## The exercise
Take the data below and copy exactly the lines starting at the one with "0.330, 0.040), 0.40)" and finishing at the one with "if empty is", both included.

┄┄┄┄┄┄┄┄┄┄┄┄┄┄┄┄┄┄┄┄

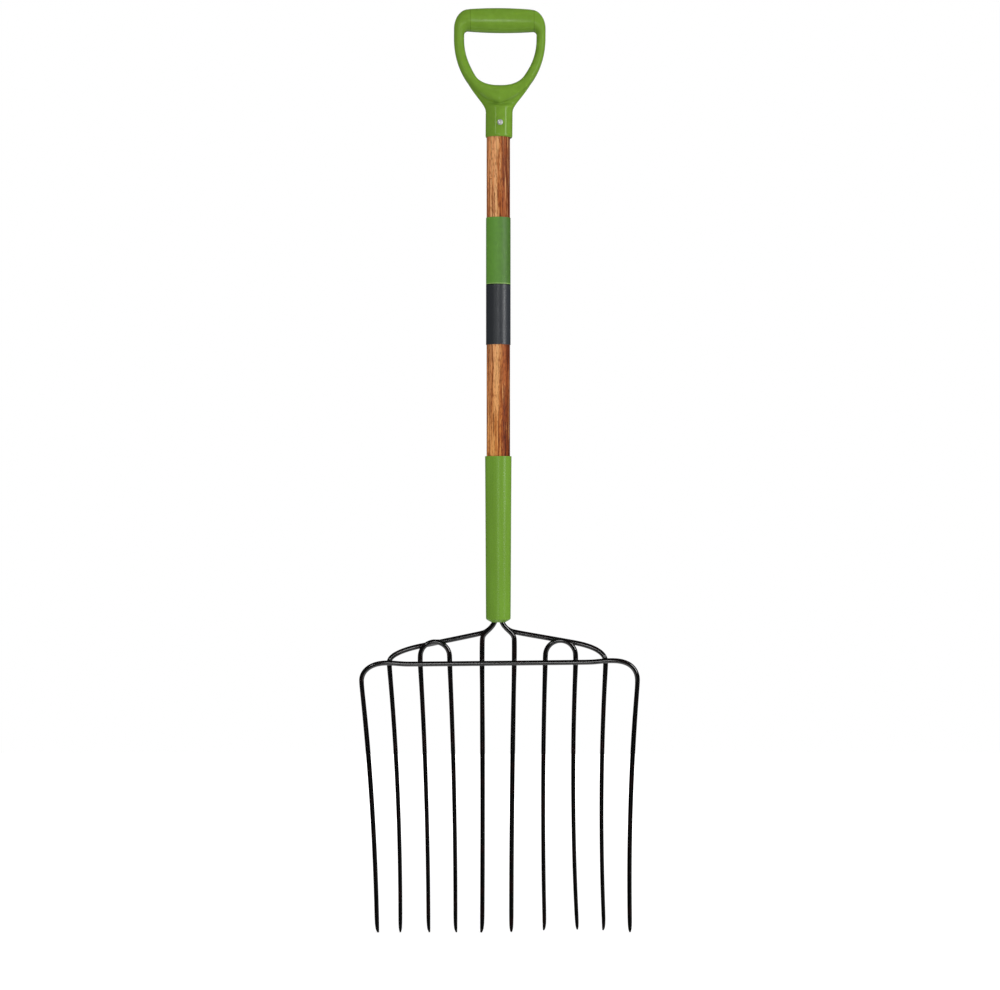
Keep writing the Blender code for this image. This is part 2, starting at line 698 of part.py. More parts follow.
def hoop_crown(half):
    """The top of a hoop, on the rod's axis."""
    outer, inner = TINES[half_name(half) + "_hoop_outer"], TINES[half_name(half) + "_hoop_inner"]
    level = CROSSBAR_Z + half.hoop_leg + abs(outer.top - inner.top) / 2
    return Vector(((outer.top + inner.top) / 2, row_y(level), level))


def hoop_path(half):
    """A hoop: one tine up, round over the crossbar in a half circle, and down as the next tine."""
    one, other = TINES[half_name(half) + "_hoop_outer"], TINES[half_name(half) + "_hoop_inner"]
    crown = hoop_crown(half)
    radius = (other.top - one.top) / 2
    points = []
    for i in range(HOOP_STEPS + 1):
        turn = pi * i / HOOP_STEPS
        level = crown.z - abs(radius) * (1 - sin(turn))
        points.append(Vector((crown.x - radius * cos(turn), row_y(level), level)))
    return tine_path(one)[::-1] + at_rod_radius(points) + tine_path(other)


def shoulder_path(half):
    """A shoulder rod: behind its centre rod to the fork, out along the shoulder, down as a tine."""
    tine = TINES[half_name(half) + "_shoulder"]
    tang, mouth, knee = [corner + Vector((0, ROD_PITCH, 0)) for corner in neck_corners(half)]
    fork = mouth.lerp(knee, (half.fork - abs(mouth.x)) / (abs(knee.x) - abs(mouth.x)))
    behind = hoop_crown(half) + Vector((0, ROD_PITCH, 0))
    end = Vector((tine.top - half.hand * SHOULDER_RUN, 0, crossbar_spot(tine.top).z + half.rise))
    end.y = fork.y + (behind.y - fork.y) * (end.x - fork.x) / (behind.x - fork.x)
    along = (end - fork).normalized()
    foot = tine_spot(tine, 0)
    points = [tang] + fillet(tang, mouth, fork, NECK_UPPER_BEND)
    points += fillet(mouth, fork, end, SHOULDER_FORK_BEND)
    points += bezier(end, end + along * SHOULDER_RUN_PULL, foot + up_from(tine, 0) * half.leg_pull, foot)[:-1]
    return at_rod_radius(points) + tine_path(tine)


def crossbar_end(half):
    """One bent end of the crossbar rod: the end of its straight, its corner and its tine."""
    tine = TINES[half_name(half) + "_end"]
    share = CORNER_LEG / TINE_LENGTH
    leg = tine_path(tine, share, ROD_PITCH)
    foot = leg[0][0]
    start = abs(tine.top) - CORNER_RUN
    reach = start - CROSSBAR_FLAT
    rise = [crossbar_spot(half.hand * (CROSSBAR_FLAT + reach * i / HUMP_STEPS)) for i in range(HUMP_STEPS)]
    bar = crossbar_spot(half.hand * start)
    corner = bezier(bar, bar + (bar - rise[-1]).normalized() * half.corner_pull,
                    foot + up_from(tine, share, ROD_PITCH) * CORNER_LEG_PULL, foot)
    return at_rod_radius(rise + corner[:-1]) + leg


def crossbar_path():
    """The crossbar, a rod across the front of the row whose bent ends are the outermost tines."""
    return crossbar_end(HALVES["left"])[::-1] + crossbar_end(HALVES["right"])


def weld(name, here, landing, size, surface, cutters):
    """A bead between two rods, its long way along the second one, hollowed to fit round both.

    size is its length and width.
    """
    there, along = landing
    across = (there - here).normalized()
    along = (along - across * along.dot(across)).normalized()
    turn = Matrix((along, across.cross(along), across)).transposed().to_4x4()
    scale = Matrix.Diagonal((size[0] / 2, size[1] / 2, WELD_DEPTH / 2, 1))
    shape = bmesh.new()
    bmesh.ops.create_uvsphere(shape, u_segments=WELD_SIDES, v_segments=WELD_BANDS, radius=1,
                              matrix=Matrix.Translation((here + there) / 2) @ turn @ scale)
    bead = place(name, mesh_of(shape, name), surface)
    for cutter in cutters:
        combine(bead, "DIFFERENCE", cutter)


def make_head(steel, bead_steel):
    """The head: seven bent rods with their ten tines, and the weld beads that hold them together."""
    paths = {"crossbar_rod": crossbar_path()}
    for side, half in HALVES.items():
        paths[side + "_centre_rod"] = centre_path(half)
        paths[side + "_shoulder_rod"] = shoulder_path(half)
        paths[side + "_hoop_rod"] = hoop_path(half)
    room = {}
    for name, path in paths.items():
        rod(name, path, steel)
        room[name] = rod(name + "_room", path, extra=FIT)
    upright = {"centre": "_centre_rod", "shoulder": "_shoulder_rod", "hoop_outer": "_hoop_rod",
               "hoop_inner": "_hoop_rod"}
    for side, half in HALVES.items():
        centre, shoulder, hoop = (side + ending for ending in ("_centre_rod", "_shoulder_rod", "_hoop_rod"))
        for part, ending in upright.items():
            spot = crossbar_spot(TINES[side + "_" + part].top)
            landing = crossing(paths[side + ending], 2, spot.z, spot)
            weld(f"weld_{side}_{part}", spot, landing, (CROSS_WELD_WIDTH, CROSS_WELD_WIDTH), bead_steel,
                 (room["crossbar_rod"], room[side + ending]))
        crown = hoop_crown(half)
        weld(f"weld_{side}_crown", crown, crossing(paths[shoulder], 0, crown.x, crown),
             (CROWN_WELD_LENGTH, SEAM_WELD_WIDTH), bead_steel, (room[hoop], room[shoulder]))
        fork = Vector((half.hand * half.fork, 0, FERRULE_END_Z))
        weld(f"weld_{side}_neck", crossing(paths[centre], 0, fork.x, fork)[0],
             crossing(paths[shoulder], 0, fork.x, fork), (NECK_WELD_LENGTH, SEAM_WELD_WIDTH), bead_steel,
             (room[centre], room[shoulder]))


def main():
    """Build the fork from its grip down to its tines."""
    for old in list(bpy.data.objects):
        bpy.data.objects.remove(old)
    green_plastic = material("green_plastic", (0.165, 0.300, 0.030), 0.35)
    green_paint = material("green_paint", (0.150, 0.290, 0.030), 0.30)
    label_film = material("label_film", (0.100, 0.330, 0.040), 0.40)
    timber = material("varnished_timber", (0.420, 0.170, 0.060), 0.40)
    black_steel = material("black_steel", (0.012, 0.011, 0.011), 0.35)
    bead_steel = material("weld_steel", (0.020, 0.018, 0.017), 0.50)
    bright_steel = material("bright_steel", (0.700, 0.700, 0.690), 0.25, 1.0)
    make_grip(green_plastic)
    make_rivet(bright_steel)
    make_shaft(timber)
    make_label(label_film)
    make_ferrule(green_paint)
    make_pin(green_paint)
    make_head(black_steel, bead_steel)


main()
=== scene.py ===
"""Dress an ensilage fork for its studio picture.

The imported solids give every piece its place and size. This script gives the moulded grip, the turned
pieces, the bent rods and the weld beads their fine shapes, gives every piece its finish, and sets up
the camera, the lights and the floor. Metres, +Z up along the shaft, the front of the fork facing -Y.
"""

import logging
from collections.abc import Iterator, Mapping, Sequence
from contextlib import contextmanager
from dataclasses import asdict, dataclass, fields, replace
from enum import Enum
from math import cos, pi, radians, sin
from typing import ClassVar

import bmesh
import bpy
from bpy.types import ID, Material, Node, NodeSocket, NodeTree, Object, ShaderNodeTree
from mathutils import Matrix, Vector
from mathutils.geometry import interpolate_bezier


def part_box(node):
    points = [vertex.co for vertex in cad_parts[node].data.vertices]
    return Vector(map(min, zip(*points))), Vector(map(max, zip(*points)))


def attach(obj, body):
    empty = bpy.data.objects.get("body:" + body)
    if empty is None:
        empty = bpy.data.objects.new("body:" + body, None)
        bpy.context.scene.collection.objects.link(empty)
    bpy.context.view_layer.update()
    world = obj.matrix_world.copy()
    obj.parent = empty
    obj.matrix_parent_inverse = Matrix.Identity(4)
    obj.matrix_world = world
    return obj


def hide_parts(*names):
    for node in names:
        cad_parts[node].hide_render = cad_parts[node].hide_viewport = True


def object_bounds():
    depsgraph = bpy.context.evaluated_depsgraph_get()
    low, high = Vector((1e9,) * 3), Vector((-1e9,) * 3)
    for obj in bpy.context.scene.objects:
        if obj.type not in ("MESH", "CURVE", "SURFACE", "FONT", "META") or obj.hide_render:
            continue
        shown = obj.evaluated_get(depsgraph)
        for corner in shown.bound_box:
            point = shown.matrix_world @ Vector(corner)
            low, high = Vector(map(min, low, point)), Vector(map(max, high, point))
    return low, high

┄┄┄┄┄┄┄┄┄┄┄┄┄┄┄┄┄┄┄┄

## Answer to this exercise
    label_film = material("label_film", (0.100, 0.330, 0.040), 0.40)
    timber = material("varnished_timber", (0.420, 0.170, 0.060), 0.40)
    black_steel = material("black_steel", (0.012, 0.011, 0.011), 0.35)
    bead_steel = material("weld_steel", (0.020, 0.018, 0.017), 0.50)
    bright_steel = material("bright_steel", (0.700, 0.700, 0.690), 0.25, 1.0)
    make_grip(green_plastic)
    make_rivet(bright_steel)
    make_shaft(timber)
    make_label(label_film)
    make_ferrule(green_paint)
    make_pin(green_paint)
    make_head(black_steel, bead_steel)


main()
=== scene.py ===
"""Dress an ensilage fork for its studio picture.

The imported solids give every piece its place and size. This script gives the moulded grip, the turned
pieces, the bent rods and the weld beads their fine shapes, gives every piece its finish, and sets up
the camera, the lights and the floor. Metres, +Z up along the shaft, the front of the fork facing -Y.
"""

import logging
from collections.abc import Iterator, Mapping, Sequence
from contextlib import contextmanager
from dataclasses import asdict, dataclass, fields, replace
from enum import Enum
from math import cos, pi, radians, sin
from typing import ClassVar

import bmesh
import bpy
from bpy.types import ID, Material, Node, NodeSocket, NodeTree, Object, ShaderNodeTree
from mathutils import Matrix, Vector
from mathutils.geometry import interpolate_bezier


def part_box(node):
    points = [vertex.co for vertex in cad_parts[node].data.vertices]
    return Vector(map(min, zip(*points))), Vector(map(max, zip(*points)))


def attach(obj, body):
    empty = bpy.data.objects.get("body:" + body)
    if empty is None:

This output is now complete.